目录
在讨论熔断-限流-降级,我们再回顾下服务雪崩
一、服务雪崩
- 服务雪崩原因
- 服务雪崩应对策略
二、熔断-限流-降级概述
限流和熔断最终都会导致用户的体验降级
- 限流:流量2k,但是我的服务能力只有1k,所以这个时候多出来的流量怎么办?
- a.拒绝;
- b.排队等待;
- 用户体验
- 用户体验不好:当前访问用户过多,请稍后重试
- 用户体验降级:原本是访问流畅,下单流畅 -> 当前访问用户过多,请稍后重试
- 熔断:
- 比如A服务访问B服务,这时候B服务很慢(B服务压力过大,导致了出现不少请求错误),调用方很容易出现一个问题:每次调用都超时
- 结果这个时候数据库出现了问题,超时重试,导致网络2k的流量突然变成了3k,这让原本满负荷的B服务雪上加霜,B服务宕机
- 如果这时候有一种熔断机制(比较恰当的比喻如保险丝)
- a.发现了大部分请求很慢,50%请求都很慢
- b.发现请求有50%都错误了
- c.错误数量很多,比如1s出现了20个错误
三、熔断限流技术选型
- Hystrix官网:https://github.com/Netflix/Hystrix;Netflix开源的,已经不维护了
- Sentinel:https://github.com/alibaba/Sentinel;阿里开源的,一直在维护
- sentinel-golang:https://github.com/alibaba/sentinel-golang
Sentinel | Hystrix | |
---|---|---|
隔离策略 | 信号量隔离 | 线程池隔离/信号量隔离 |
熔断降级策略 | 基于响应时间或失败比率 | 基于失败比率 |
实时指标实现 | 滑动窗口 | 滑动窗口(基于RxJava) |
规则配置 | 支持多种数据源 | 支持多种数据源 |
扩展性 | 多个扩展点 | 插件的形式 |
基于注解的支持 | 支持 | 支持 |
限流 | 基于QPS,支持基于调用关系的限流 | 有限的支持 |
流量整形 | 支持慢启动、匀速器模式 | 不支持 |
系统负载保护 | 支持 | 不支持 |
控制台 | 开箱即用,可配置规则,查看秒级监控、机器发现等 | 不完善 |
常见框架的适配 | Servlet、Spring Cloud、Dubbo、gRpc等 | Servlet、Spring Cloud Netflix |
四、sentinel限流
1 - 基于QPS限流
-
基于QPS限流:
- Entry表示入口,base.Inbound表示入流量
- StatIntervalInMs: 规则对应的流量控制器的独立统计结构的统计周期。
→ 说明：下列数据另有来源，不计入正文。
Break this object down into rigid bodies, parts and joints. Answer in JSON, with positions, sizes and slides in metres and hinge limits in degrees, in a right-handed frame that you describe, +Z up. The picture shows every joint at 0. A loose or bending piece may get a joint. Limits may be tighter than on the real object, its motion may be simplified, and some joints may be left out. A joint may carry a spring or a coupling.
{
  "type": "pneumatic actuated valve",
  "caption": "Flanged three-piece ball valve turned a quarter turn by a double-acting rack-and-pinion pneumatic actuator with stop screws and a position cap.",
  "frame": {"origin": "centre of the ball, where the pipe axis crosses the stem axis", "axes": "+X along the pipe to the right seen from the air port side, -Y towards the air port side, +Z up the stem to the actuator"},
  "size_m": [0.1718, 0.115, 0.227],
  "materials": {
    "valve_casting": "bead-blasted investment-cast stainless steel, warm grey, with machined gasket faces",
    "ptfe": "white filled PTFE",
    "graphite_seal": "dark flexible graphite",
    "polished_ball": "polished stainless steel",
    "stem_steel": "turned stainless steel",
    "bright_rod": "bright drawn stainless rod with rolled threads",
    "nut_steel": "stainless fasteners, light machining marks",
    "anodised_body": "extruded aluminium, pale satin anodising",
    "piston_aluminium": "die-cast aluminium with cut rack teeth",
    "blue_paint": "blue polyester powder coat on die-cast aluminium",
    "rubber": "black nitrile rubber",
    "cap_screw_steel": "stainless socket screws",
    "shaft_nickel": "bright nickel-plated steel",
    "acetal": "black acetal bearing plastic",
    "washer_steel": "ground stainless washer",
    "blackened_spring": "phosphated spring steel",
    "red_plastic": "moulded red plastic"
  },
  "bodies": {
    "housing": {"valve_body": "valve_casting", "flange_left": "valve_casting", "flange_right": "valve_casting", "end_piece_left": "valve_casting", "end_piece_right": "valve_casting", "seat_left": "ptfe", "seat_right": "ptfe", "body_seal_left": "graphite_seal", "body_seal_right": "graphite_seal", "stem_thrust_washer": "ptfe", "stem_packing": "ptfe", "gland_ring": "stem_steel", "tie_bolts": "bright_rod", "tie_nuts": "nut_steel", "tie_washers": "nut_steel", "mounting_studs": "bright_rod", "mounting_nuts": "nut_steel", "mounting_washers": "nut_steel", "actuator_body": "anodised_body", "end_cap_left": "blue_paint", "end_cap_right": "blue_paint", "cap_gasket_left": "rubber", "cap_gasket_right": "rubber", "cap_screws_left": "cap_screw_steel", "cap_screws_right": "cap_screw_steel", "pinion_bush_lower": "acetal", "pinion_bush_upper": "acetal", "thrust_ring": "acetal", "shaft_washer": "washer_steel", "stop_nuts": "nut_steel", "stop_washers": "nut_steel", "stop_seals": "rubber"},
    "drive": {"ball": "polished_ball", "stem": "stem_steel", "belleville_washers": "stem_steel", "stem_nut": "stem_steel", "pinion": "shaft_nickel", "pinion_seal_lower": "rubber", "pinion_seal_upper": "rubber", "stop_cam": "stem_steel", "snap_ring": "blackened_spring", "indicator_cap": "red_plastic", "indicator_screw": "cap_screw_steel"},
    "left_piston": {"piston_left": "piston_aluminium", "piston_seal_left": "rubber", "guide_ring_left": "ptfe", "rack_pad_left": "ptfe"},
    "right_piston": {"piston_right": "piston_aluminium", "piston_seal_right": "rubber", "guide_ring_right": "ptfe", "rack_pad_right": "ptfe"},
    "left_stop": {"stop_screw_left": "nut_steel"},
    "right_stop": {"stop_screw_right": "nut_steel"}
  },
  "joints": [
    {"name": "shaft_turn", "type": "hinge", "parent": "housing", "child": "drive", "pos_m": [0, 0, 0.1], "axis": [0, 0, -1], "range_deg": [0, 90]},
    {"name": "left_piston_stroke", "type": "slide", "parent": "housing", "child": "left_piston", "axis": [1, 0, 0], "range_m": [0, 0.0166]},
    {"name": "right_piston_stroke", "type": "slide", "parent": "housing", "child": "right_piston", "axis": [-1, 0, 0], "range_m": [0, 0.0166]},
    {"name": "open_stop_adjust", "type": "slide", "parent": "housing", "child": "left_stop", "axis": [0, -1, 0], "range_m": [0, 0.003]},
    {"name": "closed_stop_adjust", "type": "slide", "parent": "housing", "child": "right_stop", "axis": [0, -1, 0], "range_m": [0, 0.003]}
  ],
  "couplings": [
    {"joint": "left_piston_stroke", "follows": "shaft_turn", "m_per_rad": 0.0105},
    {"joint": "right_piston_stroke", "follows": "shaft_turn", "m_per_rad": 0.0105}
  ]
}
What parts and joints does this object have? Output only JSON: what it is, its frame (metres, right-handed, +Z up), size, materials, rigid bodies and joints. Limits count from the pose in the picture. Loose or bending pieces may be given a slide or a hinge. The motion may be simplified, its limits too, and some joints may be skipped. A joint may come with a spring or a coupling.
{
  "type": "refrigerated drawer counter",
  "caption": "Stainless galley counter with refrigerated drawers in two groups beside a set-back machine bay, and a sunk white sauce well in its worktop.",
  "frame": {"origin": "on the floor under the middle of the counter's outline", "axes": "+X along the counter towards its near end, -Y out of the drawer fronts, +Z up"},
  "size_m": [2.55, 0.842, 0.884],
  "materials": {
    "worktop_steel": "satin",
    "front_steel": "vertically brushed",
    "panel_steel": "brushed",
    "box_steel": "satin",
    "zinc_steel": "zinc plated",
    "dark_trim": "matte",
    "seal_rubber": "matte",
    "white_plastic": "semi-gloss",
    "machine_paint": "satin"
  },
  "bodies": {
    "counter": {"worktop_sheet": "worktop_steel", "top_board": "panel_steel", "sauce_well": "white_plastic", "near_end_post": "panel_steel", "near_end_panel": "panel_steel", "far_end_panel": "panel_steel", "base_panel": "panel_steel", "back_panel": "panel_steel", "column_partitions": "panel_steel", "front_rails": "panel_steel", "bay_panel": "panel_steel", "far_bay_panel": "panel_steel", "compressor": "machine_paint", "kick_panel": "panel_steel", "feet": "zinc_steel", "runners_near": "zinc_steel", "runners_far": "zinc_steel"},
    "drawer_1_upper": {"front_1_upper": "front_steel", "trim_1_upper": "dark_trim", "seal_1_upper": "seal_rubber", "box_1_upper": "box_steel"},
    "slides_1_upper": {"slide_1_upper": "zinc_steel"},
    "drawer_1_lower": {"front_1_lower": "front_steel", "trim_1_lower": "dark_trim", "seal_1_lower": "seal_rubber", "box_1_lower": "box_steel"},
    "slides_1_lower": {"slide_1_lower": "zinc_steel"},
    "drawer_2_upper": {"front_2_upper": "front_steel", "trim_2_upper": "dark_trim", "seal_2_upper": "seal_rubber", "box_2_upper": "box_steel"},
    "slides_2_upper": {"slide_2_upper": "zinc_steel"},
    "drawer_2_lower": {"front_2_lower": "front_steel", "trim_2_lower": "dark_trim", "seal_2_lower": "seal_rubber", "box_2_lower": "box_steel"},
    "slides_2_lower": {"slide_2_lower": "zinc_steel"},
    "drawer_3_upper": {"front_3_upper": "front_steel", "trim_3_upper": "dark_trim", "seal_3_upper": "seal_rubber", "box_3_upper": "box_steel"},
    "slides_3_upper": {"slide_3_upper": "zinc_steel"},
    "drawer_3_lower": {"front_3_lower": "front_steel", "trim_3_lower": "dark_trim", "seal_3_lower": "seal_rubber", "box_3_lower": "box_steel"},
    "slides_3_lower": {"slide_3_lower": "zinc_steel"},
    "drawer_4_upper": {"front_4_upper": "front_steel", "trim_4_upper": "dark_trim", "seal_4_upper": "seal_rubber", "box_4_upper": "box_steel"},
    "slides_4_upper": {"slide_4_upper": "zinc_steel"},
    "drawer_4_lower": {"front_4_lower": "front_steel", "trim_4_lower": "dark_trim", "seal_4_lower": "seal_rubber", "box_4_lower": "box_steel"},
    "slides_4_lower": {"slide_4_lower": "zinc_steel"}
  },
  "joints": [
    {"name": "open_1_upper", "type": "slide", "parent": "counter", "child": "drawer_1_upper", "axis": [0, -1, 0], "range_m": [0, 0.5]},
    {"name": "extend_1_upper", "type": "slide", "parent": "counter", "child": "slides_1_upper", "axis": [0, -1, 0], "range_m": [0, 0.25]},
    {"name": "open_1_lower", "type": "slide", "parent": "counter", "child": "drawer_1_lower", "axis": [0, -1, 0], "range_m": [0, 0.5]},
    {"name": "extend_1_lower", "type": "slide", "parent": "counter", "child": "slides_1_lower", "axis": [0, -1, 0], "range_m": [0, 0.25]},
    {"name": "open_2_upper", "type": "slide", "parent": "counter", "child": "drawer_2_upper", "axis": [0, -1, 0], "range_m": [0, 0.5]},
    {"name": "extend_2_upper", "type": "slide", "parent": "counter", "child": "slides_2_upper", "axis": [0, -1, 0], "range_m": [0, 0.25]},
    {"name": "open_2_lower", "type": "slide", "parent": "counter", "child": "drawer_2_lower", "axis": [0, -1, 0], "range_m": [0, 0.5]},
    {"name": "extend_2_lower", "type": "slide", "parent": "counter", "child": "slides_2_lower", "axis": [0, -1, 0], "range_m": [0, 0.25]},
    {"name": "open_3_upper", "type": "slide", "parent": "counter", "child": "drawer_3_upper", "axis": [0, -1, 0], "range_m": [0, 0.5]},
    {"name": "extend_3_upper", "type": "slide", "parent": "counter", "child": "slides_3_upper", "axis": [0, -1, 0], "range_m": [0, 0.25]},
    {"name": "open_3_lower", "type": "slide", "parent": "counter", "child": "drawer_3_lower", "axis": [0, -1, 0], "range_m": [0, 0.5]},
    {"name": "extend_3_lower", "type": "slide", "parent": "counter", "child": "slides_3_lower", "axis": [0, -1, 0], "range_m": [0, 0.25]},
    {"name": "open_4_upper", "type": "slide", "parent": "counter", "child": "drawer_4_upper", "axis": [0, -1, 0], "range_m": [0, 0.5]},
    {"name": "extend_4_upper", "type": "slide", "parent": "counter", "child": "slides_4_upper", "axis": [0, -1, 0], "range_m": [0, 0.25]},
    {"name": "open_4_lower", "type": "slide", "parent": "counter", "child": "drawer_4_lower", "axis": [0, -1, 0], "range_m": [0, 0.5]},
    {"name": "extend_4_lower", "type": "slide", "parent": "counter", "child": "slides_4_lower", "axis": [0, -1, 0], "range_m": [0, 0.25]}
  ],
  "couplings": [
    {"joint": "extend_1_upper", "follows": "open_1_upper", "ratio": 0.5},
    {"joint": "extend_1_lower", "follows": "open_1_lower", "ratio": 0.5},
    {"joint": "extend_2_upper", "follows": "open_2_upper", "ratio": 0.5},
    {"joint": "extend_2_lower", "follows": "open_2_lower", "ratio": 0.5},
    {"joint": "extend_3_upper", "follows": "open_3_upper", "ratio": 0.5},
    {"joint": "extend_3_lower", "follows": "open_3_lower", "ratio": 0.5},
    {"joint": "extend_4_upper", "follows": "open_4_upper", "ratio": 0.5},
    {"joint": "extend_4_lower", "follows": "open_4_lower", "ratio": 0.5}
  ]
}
如果StatIntervalInMs是1000,也就是统计QPS
- 测试结果是之前10次都是检查通过,第11次和第12次限流
-
ControlBehavior:表示表示流量控制器的控制行为,目前 Sentinel 支持两种控制行为
- Reject:表示如果当前统计周期内,统计结构统计的请求数超过了阈值,就直接拒绝
- Throttling:表示匀速排队的统计策略。它的中心思想是,以固定的间隔时间让请求通过
-
Throttling匀速排队
-
Reject策略
package main
import (
"fmt"
sentinel "github.com/alibaba/sentinel-golang/api"
"github.com/alibaba/sentinel-golang/core/base"
"github.com/alibaba/sentinel-golang/core/flow"
"log"
)
func main() {
//先初始化sentinel
err := sentinel.InitDefault()
if err != nil {
log.Fatalf("初始化sentinel 异常: %v", err)
}
//配置限流规则
_, err = flow.LoadRules([]*flow.Rule{
{
Resource: "some-test",
TokenCalculateStrategy: flow.Direct,
ControlBehavior: flow.Reject, //匀速通过
Threshold: 10,
StatIntervalInMs: 1000,
},
{
Resource: "some-test2",
TokenCalculateStrategy: flow.Direct,
ControlBehavior: flow.Reject, //直接拒绝
Threshold: 10,
StatIntervalInMs: 1000,
},
})
if err != nil {
log.Fatalf("加载规则失败: %v", err)
}
for i := 0; i < 12; i++ {
e, b := sentinel.Entry("some-test", sentinel.WithTrafficType(base.Inbound))
if b != nil {
fmt.Println("限流了")
} else {
fmt.Println("检查通过")
e.Exit()
}
}
}
2 - Throttling策略
- Throttling策略:修改
ControlBehavior: flow.Throttling, //匀速通过
package main
import (
"fmt"
sentinel "github.com/alibaba/sentinel-golang/api"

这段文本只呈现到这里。